India is positioned almost at the bottom of the heap in measures of the Gender Parity Index which traces the growth of female enrollment in schools. While a GPI of 1 indicates perfect parity between the sexes, India measures 0.83 at the primary level (2003), a figure that is only slightly better than worse performers like Mali (0.72), Liberia (0.73) and Pakistan (0.74). This distinction in Indian figures is nowhere in the list of countries (including Nepal and Pakistan) that have shown the greatest improvement in girls’ enrollment. The government plans to set up Balika Shivirs (residential camps for girls), bridge courses and some 750 residential schools (Kasturba Gandhi Balika Vidyalayas) for under-privileged girls in difficult-to-reach areas. The National Programme for Education of Girls at Elementary Level envisages a ‘model cluster school’ per cluster (that is, 8 to 10 villages) – in ‘educationally backward blocks’. These model schools are envisaged as girl-friendly, with provision for special incentives, libraries, gender-sensitisation of teachers, crèches next to schools, girls’ collectives (Meena Manch) and Mothers’ Committees.

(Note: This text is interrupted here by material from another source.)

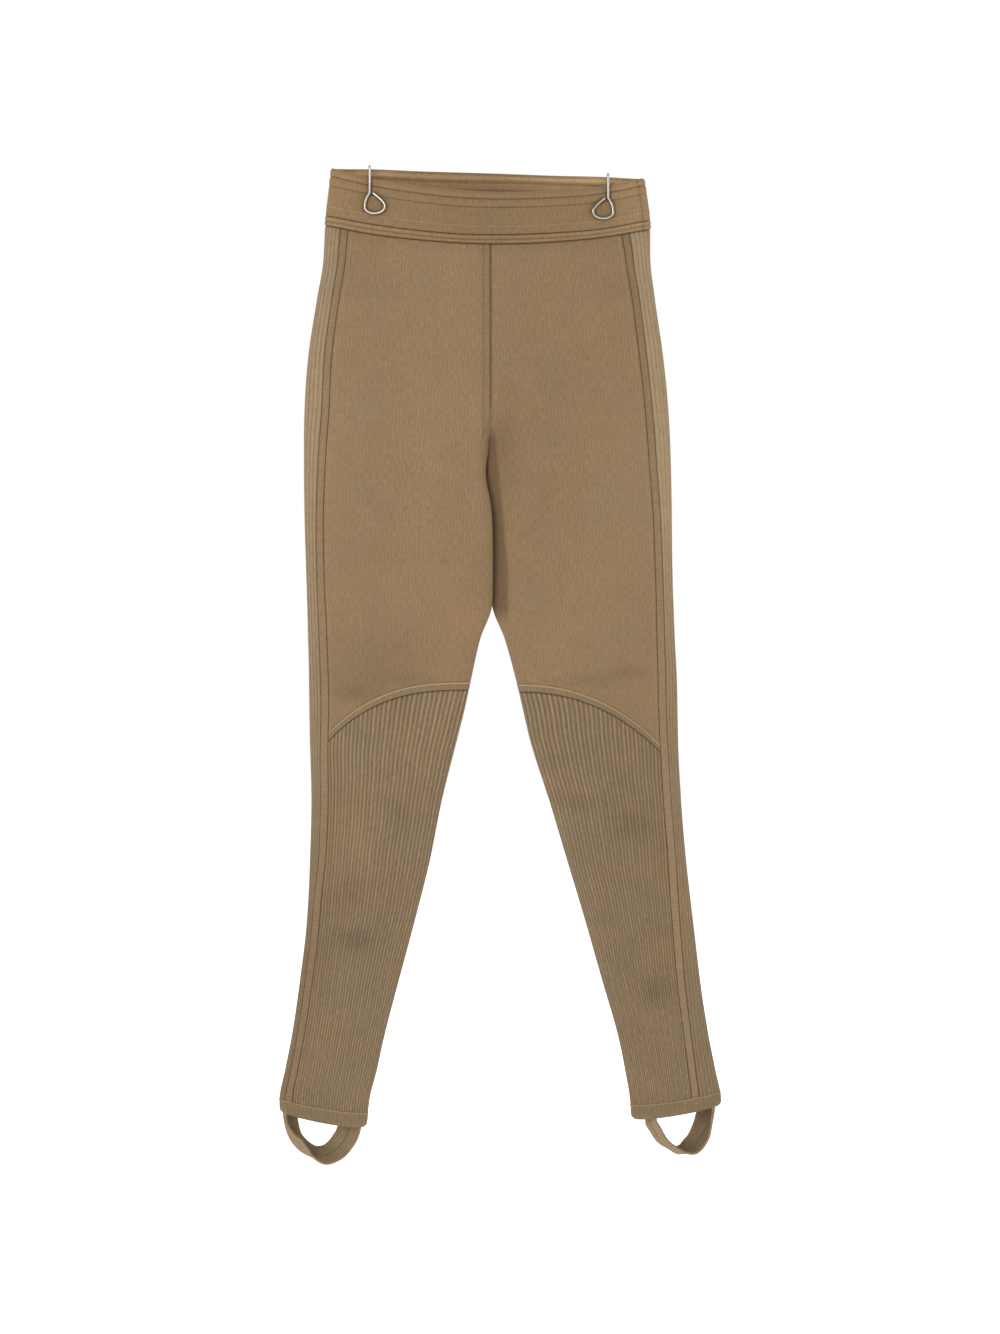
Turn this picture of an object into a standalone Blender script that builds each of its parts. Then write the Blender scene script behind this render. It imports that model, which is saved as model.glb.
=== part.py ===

Although a number of NGOs such as Eklavya, Nirantar, Ankur, Digantar, Urmul and Aditi have focused on improving education, particularly girls’ education, these have remained small-scale efforts, restricted to certain pockets of the country. The biggest scheme demonstrating positive links between education and empowerment is a government-run scheme (presently running in nine states) called the Mahila Samakhya. It draws in the energies of several movement activists, providing it with energy and direction.

The main aim of all the educational programmes is to make every girl child of the society literate.